This works without using decimals. I added a constructor to save the virtual key in addition to the string representation in a key. In the unicode method (Composer.AddToSequence) I use the virtual key to recalculate the string representation. Maybe ToLower() should be added on the recalculated ascii key?

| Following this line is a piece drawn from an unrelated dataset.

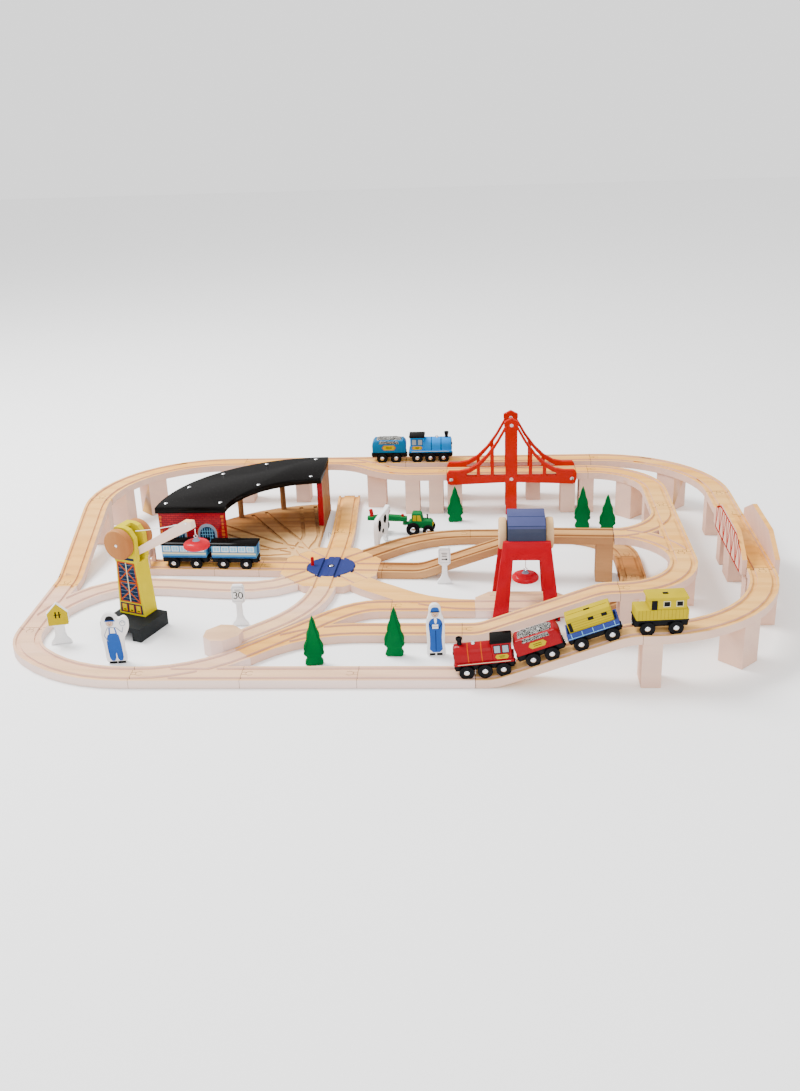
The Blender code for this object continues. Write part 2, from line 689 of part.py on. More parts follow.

diff --git a/src/composer/Composer.cs b/src/composer/Composer.cs
index 7d94da3..5f6270a 100644
--- a/src/composer/Composer.cs
+++ b/src/composer/Composer.cs
@@ -429,6 +429,14 @@ static class Composer
     /// </summary>
     private static bool AddToSequence(Key key)
     {
+        int vk = (int) key.VirtualKey;
+        if ((vk >= 48 && vk <= 57) ||
+                (vk >= 65 && vk <= 90))
+        {
+            string newSymbol = "";
+            newSymbol += (char)vk;
+            key = new Key(key.VirtualKey, newSymbol);
+        }
         KeySequence old_sequence = new KeySequence(m_sequence);
         m_sequence.Add(key);

diff --git a/src/composer/KeyboardLayout.cs b/src/composer/KeyboardLayout.cs
index 0017d80..9c7c024 100644
--- a/src/composer/KeyboardLayout.cs
+++ b/src/composer/KeyboardLayout.cs
@@ -204,14 +204,14 @@ public static class KeyboardLayout
         string str_if_dead = VkToUnicode(VK.SPACE);

         if (str_if_dead != " ")
-            return new Key(str_if_dead);
+            return new Key(vk, str_if_dead);

         // Special case: we don't consider characters such as Esc as printable
         // otherwise they are not properly serialised in the config file.
         if (str_if_normal == "" || str_if_normal[0] < ' ')
             return new Key(vk);

-        return new Key(str_if_normal);
+        return new Key(vk, str_if_normal);
     }

     private static string VkToUnicode(VK vk)
diff --git a/src/sequences/Key.cs b/src/sequences/Key.cs
index 6f425a3..2fc1acb 100644
--- a/src/sequences/Key.cs
+++ b/src/sequences/Key.cs
@@ -177,6 +177,8 @@ public partial class Key

     public Key(VK vk) { m_vk = vk; }

+    public Key(VK vk, string str) { m_vk = vk; m_str = str; }
+
     public VK VirtualKey => m_vk;
     public bool IsPrintable => m_str != null;

I tested with windows russian burjat language and it worked fine. grafik

gagarski commented 3 years ago

(first of all, a friendly reminder that the issue still exists)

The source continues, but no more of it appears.